The Seeded Discovery Pool
The Western Horizon doesn’t use random encounter tables in the traditional sense. A truly random table—where any party might stumble onto anything—is anathema to goal-driven play. Instead, the GM maintains a seeded discovery pool: a short list of potential discoveries derived from the active roster’s character dossiers.
The Golden Rule
If no player character has a goal related to herbalism, there is no secret herb garden. If no one cares about mines, there is no abandoned mineshaft. The world shapes itself around who is playing in it. Content exists because a player’s goals made it exist.
Building the Pool
Review the active roster’s character dossiers. For each character’s declared goals, seed one or two discoverable things:
| Character Goal | Seeded Discovery |
|---|---|
| Herbalist seeking rare plants | Silvervein moss along a creek bed in hex 7 |
| Priest looking for lost holy sites | Collapsed shrine entrance in the hillside, hex 12 |
| Cartographer mapping the frontier | Ancient survey marker on a ridge, hex 4 |
| Bounty hunter tracking a fugitive | Abandoned campfire with distinctive boot prints, hex 9 |
The pool stays small—tied to maybe 8–12 active player goals across the whole roster. That’s your generation budget. Everything in the pool exists because someone at the table would care about finding it.
The Dice Add Surprise, Not Randomness
You can still roll to determine when and where a seeded discovery appears during travel. The randomness is in timing, not content.
Graceful Degradation
If a player drops out, their seeded content simply never gets discovered. Nobody misses what they never found. If a new player joins, review their dossier and add to the pool. The world reshapes around the current roster.
Three Delivery Channels
The source is always the same—content exists because a player goal made it exist—but the delivery varies:
1. Self-Discovery During Travel
A party traveling to a quest site passes through a hex containing a seeded discovery. The GM describes what they notice. The party notes it on the map and moves on. The discovery enters shared intelligence for future quest intent.
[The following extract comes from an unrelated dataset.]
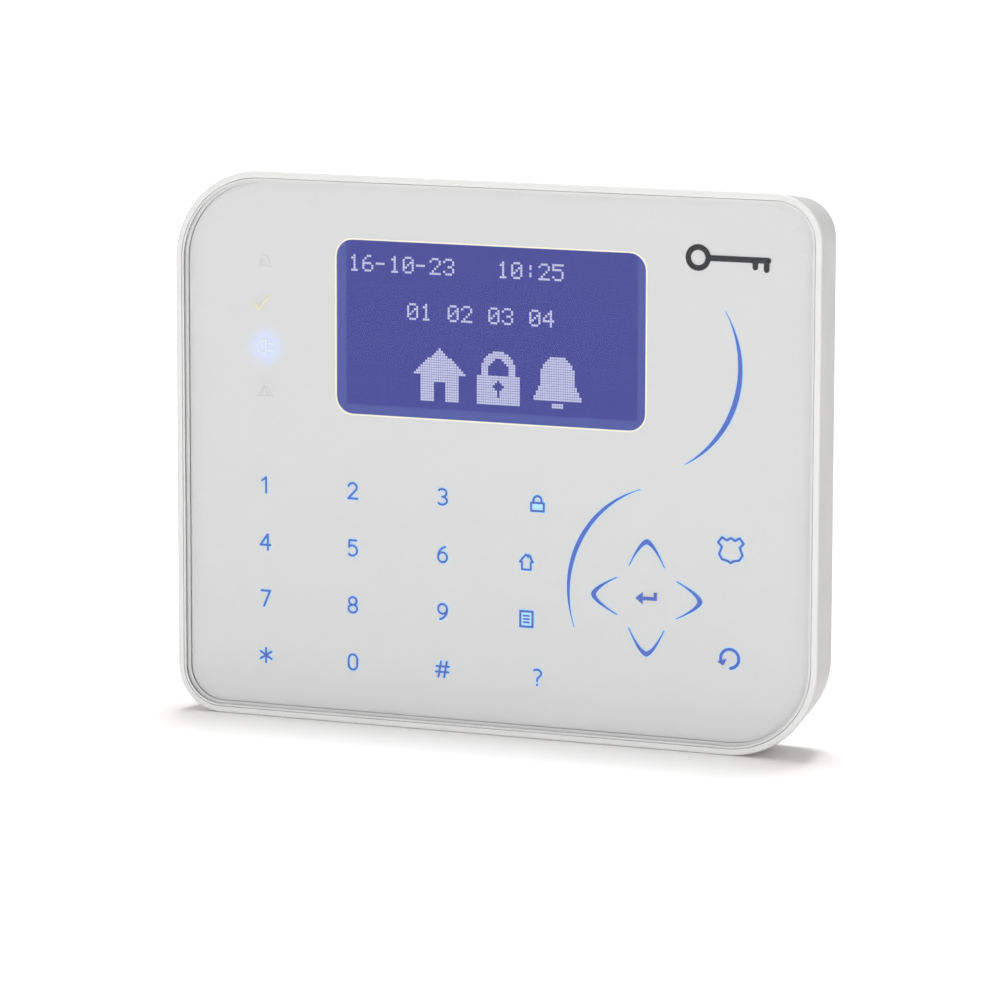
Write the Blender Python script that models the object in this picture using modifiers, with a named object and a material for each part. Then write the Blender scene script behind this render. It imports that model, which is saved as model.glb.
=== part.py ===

2. Inter-Party Intelligence
Party A returns and reports what they saw along the way. The herb garden goes onto the shared tavern map. Now the Herbalist has a reason to post quest intent: “I want to investigate the herb garden Party A spotted near the Thornwood.”
Nobody was railroaded. The GM didn’t pitch it as a hook. The information economy did the work.
3. NPC Knowledge
The local apothecary says: “If you’re heading toward the Thornwood, keep an eye out—I’ve heard silvervein moss grows thick along the eastern creek beds.”
The apothecary isn’t giving a quest hook—they’re sharing knowledge natural to their role. The information is diegetic.
Pick the Channel That Fits
All three channels deliver the same seeded content. The GM picks whichever fits the moment. The player still decides whether to act on it.